Los noventa ha sido la década en la que Setién se ha volcado para promover la paz, un atisbo de la cual, la tregua de ETA, finalizó diez días antes del 9 de diciembre, fecha en la que Setién escribió su carta de renuncia al Vaticano. Junto con un sector de la Iglesia, y apoyados en el movimiento Elkarri y el sindicato nacionalista ELA, Setién ha sido un inspirador clave de la tercera vía, un movimiento que parte del rechazo de toda forma de violencia pero plantea la resolución del conflicto vasco a partir de las tesis políticas de la izquierda abertzale.
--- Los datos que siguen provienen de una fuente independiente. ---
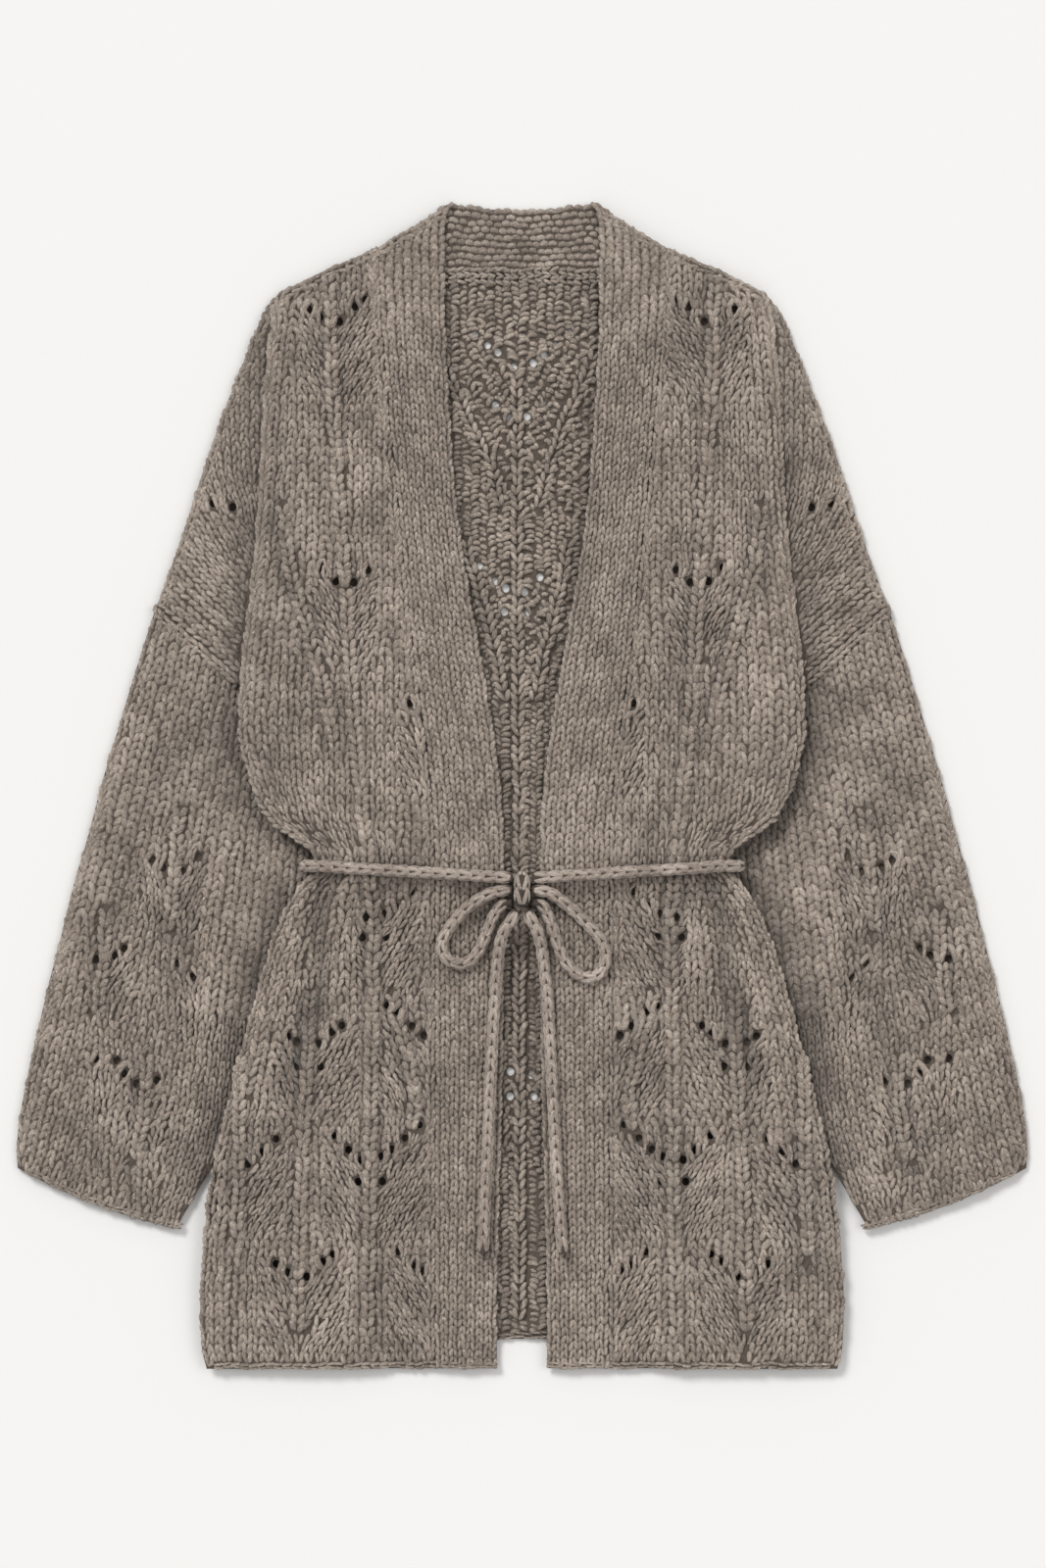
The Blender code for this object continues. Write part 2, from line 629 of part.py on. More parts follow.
def belt_over(across, along):
    """A point of the belt's centre where it rests on a front or a band."""
    top = front_high(across, along)
    if across < through(BAND_SEAM, along) + 2.0:
        top += BAND_EXTRA
    return top + CORD_RADIUS + CORD_CLEARANCE


def belt_route():
    """Belt from the knot over one front, round and under the back, and to the knot again."""
    half = []
    for across in BELT_OVER_AT:
        along = BELT_LINE - BELT_SAG * (1.0 - across / BELT_TURN_AT)
        half.append((across, along, belt_over(across, along)))
    low = belt_rest(BELT_TURN_AT)
    top = low + 2.0 * BELT_TURN_RADIUS
    half.append((BELT_TURN_AT - 6.0, BELT_LINE, top - 0.1))
    for turn in (1, 3, 5, 7):
        angle = math.pi * turn / 8.0
        half.append((BELT_TURN_AT + BELT_TURN_RADIUS * math.sin(angle), BELT_LINE,
                     low + BELT_TURN_RADIUS * (1.0 + math.cos(angle))))
    for across in BELT_UNDER_AT:
        half.append((across, BELT_LINE, belt_rest(across)))
    knot_side = (KNOT_SIZE[0] / 2.0 + SEAM_GAP, BELT_AT_KNOT, half[0][2] + 0.3)
    half.insert(0, knot_side)
    left = [(-x, y, z) for x, y, z in half]
    return left + list(reversed(half))


def add_knot(material):
    """The tight turn of cord that ties the bow, as a rounded block."""
    mesh = bmesh.new()
    bmesh.ops.create_cube(mesh, size=1.0)
    for corner in mesh.verts:
        for axis in range(3):
            corner.co[axis] = (KNOT_CENTRE[axis] + corner.co[axis] * KNOT_SIZE[axis]) * MILLIMETRE
    bmesh.ops.bevel(mesh, geom=mesh.edges[:], offset=KNOT_ROUNDING * MILLIMETRE, segments=2,
                    affect="EDGES", profile=0.5)
    finish_mesh("belt_knot", mesh, material)


def main():
    """Clear the scene and build every piece of the cardigan."""
    for old in list(bpy.data.objects):
        bpy.data.objects.remove(old)
    wool = make_material(WOOL)
    belt_wool = make_material(BELT_WOOL)
    add_back(wool)
    for label, side in (("left", -1), ("right", 1)):
        add_front("front_" + label, side, wool)
        add_sleeve(label, side, wool)
        add_band("band_" + label, side, wool)
    add_neck_band(wool)
    add_cord("belt_waist", belt_route(), WAIST_SPACING, belt_wool)
    add_knot(belt_wool)
    add_cord("belt_loop_left", LOOP_LEFT, LOOP_SPACING, belt_wool)
    add_cord("belt_loop_right", LOOP_RIGHT, LOOP_SPACING, belt_wool)
    add_cord("belt_tail_left", TAIL_LEFT, TAIL_SPACING, belt_wool)
    add_cord("belt_tail_right", TAIL_RIGHT, TAIL_SPACING, belt_wool)


main()
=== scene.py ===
"""Looks of the knitted wrap cardigan, laid flat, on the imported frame.

Sizes are in millimetres until MILLIMETRE turns them into Blender's metres. +Z is up, +Y
runs from the hem to the neck, and the left front lies on -X. A point of a mirrored panel
is given by its distance from the centre line and its place along the garment.
"""

import logging
import math
from collections.abc import Callable
from dataclasses import dataclass, field
from enum import Enum

import bpy
import numpy as np
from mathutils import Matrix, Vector


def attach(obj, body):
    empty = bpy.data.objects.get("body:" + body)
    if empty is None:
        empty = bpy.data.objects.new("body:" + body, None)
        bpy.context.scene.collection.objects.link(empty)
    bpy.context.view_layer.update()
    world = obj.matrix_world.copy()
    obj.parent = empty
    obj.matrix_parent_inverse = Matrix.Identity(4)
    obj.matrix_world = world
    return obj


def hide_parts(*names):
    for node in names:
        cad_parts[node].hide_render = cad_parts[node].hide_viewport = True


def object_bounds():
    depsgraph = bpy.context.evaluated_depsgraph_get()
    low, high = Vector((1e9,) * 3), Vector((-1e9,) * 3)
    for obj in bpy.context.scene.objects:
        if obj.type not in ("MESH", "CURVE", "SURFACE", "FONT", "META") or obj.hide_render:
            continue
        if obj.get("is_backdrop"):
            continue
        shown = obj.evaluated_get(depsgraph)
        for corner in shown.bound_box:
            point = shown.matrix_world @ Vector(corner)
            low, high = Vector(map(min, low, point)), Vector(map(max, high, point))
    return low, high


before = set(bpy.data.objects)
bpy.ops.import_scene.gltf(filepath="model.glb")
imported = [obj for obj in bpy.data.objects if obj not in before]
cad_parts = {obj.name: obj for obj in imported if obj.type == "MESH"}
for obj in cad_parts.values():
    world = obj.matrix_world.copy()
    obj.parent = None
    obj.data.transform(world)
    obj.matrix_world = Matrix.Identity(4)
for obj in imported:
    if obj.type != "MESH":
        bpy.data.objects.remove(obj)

LOG = logging.getLogger("cardigan")
MILLIMETRE = 0.001
BODY = "root"

# Knit and stacking sizes, as in the part's source
WALL = 3.2
SEAM_GAP = 0.3
BAND_EXTRA = 0.5
EDGE_THICKNESS = 1.3
EDGE_ROUNDING = 4.0
LAYER_GAP = 0.8
LOFT_UNDER = 0.4
LOFT_SIDE = 0.9
LOFT_BELT = 1.8
LOFT_BODY = 1.6
LOFT_CAP = 2.0
LOFT_SLEEVE = 2.2
SLEEVE_STACK = 2.0 * WALL + LOFT_UNDER
FRONT_HEM = -415.5
BACK_HEM = -395.0
NECK_SEAM = 363.0
TIP_WIDTH = 173.6
TIP_LEVEL = 351.0
BAND_TOP = (102.0, 384.0)
NECK_POINT = (49.0, 415.5)
NECK_HALF = 60.0
NECK_SIDE_HIGH = (68.0, 402.5)
UNDERARM = -34.0
UNDERARM_WIDTH = 131.0
CAP_FOOT = 71.0
CAP_FOOT_WIDTH = 200.5
CAP_CORNER = 123.6
CAP_CORNER_WIDTH = 262.0
SHOULDER_FADE = 90.0
CORD = 8.2
CORD_RADIUS = CORD / 2.0
CORD_CLEARANCE = 0.7
BELT_LINE = -57.0
BELT_TURN_AT = 145.0
BELT_TURN_RADIUS = (2.0 * WALL + LAYER_GAP + LOFT_BELT + CORD + CORD_CLEARANCE + 0.4) / 2.0
BELT_SAG = 9.0
KNOT_SIZE = (13.0, 28.0, 15.0)
KNOT_CENTRE = (0.0, -74.0, 20.5)
CUFF_BULGE = 4.5

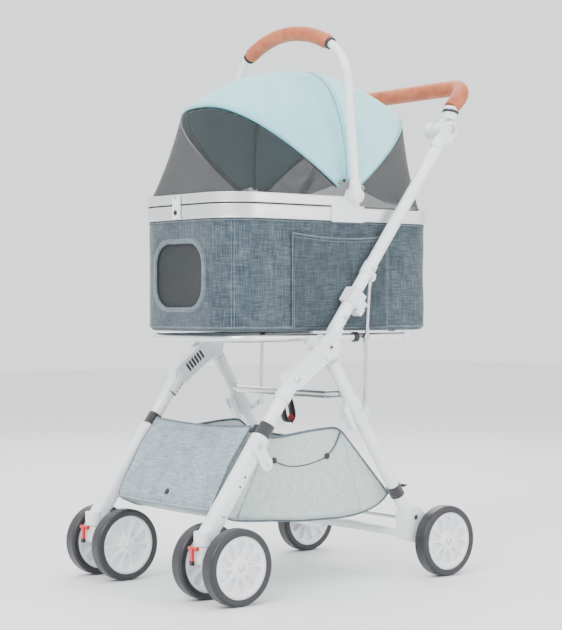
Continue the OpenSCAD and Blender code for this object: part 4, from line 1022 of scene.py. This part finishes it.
for sgn in (1, -1):
    x0 = sgn * (CX - CD - 0.0001)
    hubs.append(lathe_data([(0.0, 0.0), (0.0142, 0.0), (0.0150, 0.0012), (0.0150, 0.0150), (0.0140, 0.0168),
                            (0.0, 0.0172)], (x0, *TILT), (sgn, 0, 0), 40))
    base, tip = leaned((sgn * CX, 0, 0.006)), leaned((sgn * CX, 0, 0.031))
    hubs.append(lathe_data([(0.0, 0.0), (0.0125, 0.002), (0.0120, 0.010), (0.0105, 0.022), (0.0098, 0.0245),
                            (0.0086, 0.0252)], base, tip - base, 32))
    caps.append(lathe_data([(0.0130, 0.0172), (0.0130, 0.0186), (0.0118, 0.0192), (0.0104, 0.0186),
                            (0.0092, 0.0192), (0.0078, 0.0210), (0.0, 0.0214)],
                           (x0, *TILT), (sgn, 0, 0), 40))
    h = leaned((sgn * (CX + 0.0095), 0.006, 0.020))
    hooks.append(tube_data([h, h + (sgn * 0.002, 0.002, -0.002), h + (sgn * 0.002, 0.006, -0.005),
                            h + (0, 0.007, -0.009)], 0.0011, 7))
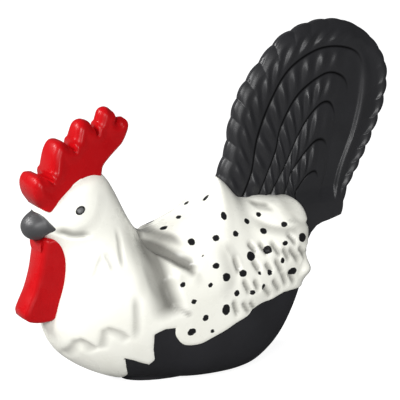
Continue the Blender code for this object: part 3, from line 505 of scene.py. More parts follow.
def wrapped_ball(name, inset, count, around):
    """A UV sphere whose rings are laid onto the body's sections."""
    (crown, rump), rows = body_rows(inset, count)
    rings = len(rows) + 1
    start_alone()
    bpy.ops.mesh.primitive_uv_sphere_add(segments=around, ring_count=rings, radius=1)
    ball = name_it(name)
    co = places_of(ball)
    ring = np.rint(np.arccos(np.clip(co[:, 2], -1, 1)) / math.pi * rings).astype(int)
    turn = np.arctan2(co[:, 1], co[:, 0])
    row = rows[np.clip(ring - 1, 0, len(rows) - 1)]
    c, s = np.cos(turn), np.sin(turn)
    fullness = np.where(c > 0, row[:, 5], row[:, 6])
    reach = (np.abs(c) ** fullness + np.abs(s) ** fullness) ** (-1 / fullness)
    centre, half = (row[:, 0:2] + row[:, 2:4]) / 2, (row[:, 0:2] - row[:, 2:4]) / 2
    flat = centre + half * (c * reach)[:, None]
    out = np.column_stack([flat[:, 0], row[:, 4] * s * reach, flat[:, 1]])
    out[ring == 0] = (crown[0], 0, crown[1])
    out[ring == rings] = (rump[0], 0, rump[1])
    put_places(ball, out)
    return ball


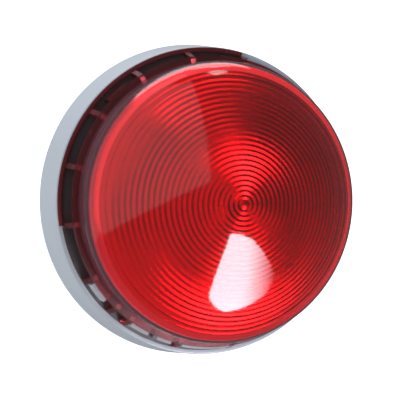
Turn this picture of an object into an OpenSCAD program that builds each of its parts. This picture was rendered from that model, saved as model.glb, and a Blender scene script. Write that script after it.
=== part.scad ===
// Wall sounder with a strobe beacon: a white mounting base, and a twist-off head
// that holds a black sounder body, a slotted red skirt and a red ringed lens.
//
// Every module is drawn with the wall at z = 0 and the front towards +Z.
// on_wall() then turns the whole part so that the front faces -Y and +Z is up.

/* [Base] */
// Outside diameter of the base at the wall
base_d = 104; // [98:1:126]
// Depth of the base from the wall to its front lip
base_h = 16.6; // [16:0.2:20]
// How much the radius of the base shrinks from the wall to the lip
base_draft = 1.6; // [0.8:0.1:2]
// Thickness of the base's side wall
base_wall = 2.0; // [1.6:0.1:2.6]
// Thickness of the base's floor
base_floor = 2.4; // [1.8:0.1:3]
// Width of the lip face round the front of the base
lip_w = 1.5; // [1.2:0.1:1.8]
// Distance between the two wall fixing holes
fixing_spacing = 60; // [50:1:66]
// Diameter of the wall fixing holes
fixing_d = 4.5; // [3.5:0.1:5.5]
// Diameter of the cable entry in the floor
cable_d = 14; // [10:0.5:18]
// Height of the cable entry above the centre of the base
cable_y = 17; // [14:0.5:20]

/* [Slotted skirt] */
// Number of evenly spaced pillars round the skirt
pillars = 16; // [12:1:20]
// Width of one pillar
pillar_w = 1.7; // [1.2:0.1:2.4]
// Height of the open slots
slot_h = 6.4; // [5:0.1:8]
// Thickness of the ring that carries the lens
ledge_t = 1.4; // [1.2:0.1:2]
// Thickness of the flange at the foot of the pillars
flange_t = 1.3; // [1:0.1:1.6]

/* [Lens] */
// Outside diameter of the lens at its foot
lens_d = 90.4; // [88:0.4:94]
// Wall thickness of the lens
lens_wall = 2.4; // [2:0.1:3]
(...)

El apoyo a los postulados de esta tercera vía que ha germinado en Lizarra durante los años en los que ETA realizó sus atentados más crueles es lo que ha supuesto el mayor desgaste de José María Setién ante una parte de sus feligreses y de la sociedad vasca, que le acusa de falta de sensibilidad y calor humano. Su negativa a hacer excepciones ante el funeral de Gregorio Ordóñez -cuando el concejal del PP fue asesinado, hace ahora cinco años, Setién presionó a la familia para oficiar el funeral, escudado en la presencia del cardenal Suquía, a pesar de lo cual un año después se negó a que la misa de aniversario se celebrase en la catedral del Buen Pastor- o su calculada indiferencia al pasar sin saludar ante una concentración de desolados familiares del empresario secuestrado José María Aldaia han hecho que sea definido por sus detractores como un hombre "sin compasión, equidistante entre víctimas y verdugos".